- **Source excerpt**:
** begin **

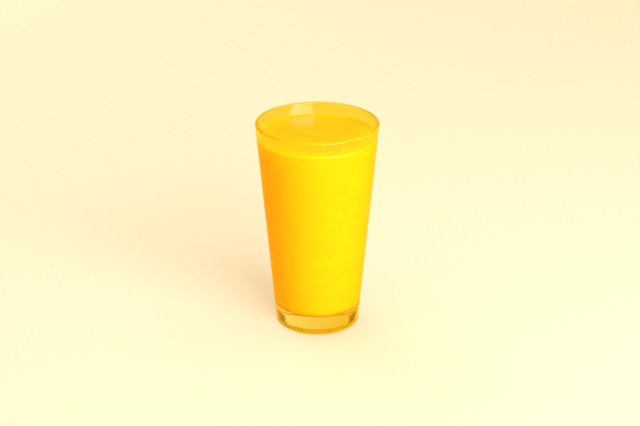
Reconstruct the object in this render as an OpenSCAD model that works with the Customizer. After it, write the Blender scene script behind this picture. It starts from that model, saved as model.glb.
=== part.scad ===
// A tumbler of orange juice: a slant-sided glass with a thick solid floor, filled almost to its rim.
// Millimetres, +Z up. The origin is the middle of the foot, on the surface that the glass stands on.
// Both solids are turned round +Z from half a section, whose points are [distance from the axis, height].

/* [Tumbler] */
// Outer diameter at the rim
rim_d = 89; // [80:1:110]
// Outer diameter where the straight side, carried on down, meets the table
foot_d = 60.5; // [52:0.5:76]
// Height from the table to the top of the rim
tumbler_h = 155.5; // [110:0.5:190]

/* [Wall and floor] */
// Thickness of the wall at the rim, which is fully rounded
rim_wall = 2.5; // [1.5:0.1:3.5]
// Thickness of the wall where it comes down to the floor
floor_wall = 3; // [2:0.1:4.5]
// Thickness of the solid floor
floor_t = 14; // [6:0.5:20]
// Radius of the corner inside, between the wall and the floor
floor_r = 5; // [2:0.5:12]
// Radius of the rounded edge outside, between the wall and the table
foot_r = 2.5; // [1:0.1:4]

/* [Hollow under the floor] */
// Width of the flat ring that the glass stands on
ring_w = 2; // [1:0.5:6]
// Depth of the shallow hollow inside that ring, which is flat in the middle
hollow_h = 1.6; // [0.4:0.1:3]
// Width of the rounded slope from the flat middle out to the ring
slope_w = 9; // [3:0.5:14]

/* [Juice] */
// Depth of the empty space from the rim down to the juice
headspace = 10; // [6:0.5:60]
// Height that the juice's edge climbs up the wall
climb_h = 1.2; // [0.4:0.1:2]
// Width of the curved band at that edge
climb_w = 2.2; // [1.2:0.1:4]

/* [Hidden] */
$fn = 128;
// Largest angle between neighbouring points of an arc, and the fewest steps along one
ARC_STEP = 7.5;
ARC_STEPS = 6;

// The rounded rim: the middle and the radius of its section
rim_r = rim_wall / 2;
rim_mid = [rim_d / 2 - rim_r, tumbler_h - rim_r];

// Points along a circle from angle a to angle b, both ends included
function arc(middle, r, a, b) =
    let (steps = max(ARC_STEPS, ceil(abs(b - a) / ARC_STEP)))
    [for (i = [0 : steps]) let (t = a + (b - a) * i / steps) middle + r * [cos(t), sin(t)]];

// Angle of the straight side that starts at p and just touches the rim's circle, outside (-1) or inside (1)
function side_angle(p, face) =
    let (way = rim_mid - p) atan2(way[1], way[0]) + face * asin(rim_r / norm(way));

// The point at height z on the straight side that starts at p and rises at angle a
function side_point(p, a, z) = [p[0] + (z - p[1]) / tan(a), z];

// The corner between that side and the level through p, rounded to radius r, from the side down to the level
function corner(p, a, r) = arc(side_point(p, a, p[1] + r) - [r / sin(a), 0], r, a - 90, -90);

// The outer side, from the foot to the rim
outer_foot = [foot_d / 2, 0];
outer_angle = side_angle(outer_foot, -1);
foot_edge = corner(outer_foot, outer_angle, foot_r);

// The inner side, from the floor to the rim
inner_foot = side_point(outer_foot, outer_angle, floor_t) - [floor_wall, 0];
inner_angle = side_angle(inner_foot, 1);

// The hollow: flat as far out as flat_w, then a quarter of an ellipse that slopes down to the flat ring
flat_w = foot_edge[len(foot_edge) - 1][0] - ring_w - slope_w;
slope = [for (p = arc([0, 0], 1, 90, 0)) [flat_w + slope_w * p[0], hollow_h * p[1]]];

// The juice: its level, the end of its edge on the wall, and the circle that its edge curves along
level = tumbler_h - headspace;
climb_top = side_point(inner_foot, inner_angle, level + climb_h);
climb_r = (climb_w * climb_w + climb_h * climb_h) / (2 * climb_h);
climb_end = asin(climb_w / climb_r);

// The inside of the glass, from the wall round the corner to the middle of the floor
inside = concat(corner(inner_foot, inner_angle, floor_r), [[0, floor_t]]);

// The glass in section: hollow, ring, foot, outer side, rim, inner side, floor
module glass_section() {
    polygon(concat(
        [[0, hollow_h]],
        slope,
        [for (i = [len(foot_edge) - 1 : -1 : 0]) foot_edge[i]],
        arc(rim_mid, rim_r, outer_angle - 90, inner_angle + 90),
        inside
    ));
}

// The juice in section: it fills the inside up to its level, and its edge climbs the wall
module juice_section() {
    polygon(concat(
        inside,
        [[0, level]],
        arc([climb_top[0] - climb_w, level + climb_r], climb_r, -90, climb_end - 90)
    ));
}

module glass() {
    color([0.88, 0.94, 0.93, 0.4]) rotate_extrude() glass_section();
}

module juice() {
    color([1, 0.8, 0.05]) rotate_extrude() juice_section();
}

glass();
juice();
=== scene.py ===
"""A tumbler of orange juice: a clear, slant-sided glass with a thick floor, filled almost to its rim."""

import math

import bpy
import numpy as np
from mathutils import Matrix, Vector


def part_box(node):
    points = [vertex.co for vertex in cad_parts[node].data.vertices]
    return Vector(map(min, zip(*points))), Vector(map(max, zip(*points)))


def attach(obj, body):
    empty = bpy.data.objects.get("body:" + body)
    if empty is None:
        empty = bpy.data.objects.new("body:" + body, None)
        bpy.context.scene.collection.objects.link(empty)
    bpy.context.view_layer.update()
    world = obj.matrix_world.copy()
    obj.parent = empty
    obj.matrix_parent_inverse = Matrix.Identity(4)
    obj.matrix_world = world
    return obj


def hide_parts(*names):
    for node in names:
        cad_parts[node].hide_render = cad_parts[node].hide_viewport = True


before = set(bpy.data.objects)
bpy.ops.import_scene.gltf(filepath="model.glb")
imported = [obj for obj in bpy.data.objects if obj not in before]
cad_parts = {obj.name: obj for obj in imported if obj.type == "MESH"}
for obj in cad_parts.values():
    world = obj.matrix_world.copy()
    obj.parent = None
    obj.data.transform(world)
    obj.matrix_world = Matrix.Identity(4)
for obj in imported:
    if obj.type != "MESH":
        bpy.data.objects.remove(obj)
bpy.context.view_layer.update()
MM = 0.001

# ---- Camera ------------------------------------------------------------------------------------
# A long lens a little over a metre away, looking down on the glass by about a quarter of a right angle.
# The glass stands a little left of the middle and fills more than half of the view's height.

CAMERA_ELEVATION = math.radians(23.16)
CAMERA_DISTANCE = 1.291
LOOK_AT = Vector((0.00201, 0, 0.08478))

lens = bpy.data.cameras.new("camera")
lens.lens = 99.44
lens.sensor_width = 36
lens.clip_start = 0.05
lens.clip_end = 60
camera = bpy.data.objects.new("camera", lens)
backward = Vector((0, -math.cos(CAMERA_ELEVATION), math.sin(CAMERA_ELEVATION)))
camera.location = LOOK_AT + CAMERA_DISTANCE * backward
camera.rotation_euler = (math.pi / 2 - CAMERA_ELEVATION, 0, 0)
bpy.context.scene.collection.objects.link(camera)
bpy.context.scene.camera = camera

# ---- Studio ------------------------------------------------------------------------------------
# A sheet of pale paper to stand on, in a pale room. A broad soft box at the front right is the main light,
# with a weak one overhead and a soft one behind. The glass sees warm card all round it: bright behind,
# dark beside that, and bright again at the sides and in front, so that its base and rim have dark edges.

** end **

- **Exercise requirements**:
Each line from the one containing "climbs the wall" through the one containing "cad_parts[node].hide_render = cad_parts[node].hide_viewport" must be retyped exactly, the first and last of these included.

- **Output**:
// The juice in section: it fills the inside up to its level, and its edge climbs the wall
module juice_section() {
    polygon(concat(
        inside,
        [[0, level]],
        arc([climb_top[0] - climb_w, level + climb_r], climb_r, -90, climb_end - 90)
    ));
}

module glass() {
    color([0.88, 0.94, 0.93, 0.4]) rotate_extrude() glass_section();
}

module juice() {
    color([1, 0.8, 0.05]) rotate_extrude() juice_section();
}

glass();
juice();
=== scene.py ===
"""A tumbler of orange juice: a clear, slant-sided glass with a thick floor, filled almost to its rim."""

import math

import bpy
import numpy as np
from mathutils import Matrix, Vector


def part_box(node):
    points = [vertex.co for vertex in cad_parts[node].data.vertices]
    return Vector(map(min, zip(*points))), Vector(map(max, zip(*points)))


def attach(obj, body):
    empty = bpy.data.objects.get("body:" + body)
    if empty is None:
        empty = bpy.data.objects.new("body:" + body, None)
        bpy.context.scene.collection.objects.link(empty)
    bpy.context.view_layer.update()
    world = obj.matrix_world.copy()
    obj.parent = empty
    obj.matrix_parent_inverse = Matrix.Identity(4)
    obj.matrix_world = world
    return obj


def hide_parts(*names):
    for node in names:
        cad_parts[node].hide_render = cad_parts[node].hide_viewport = True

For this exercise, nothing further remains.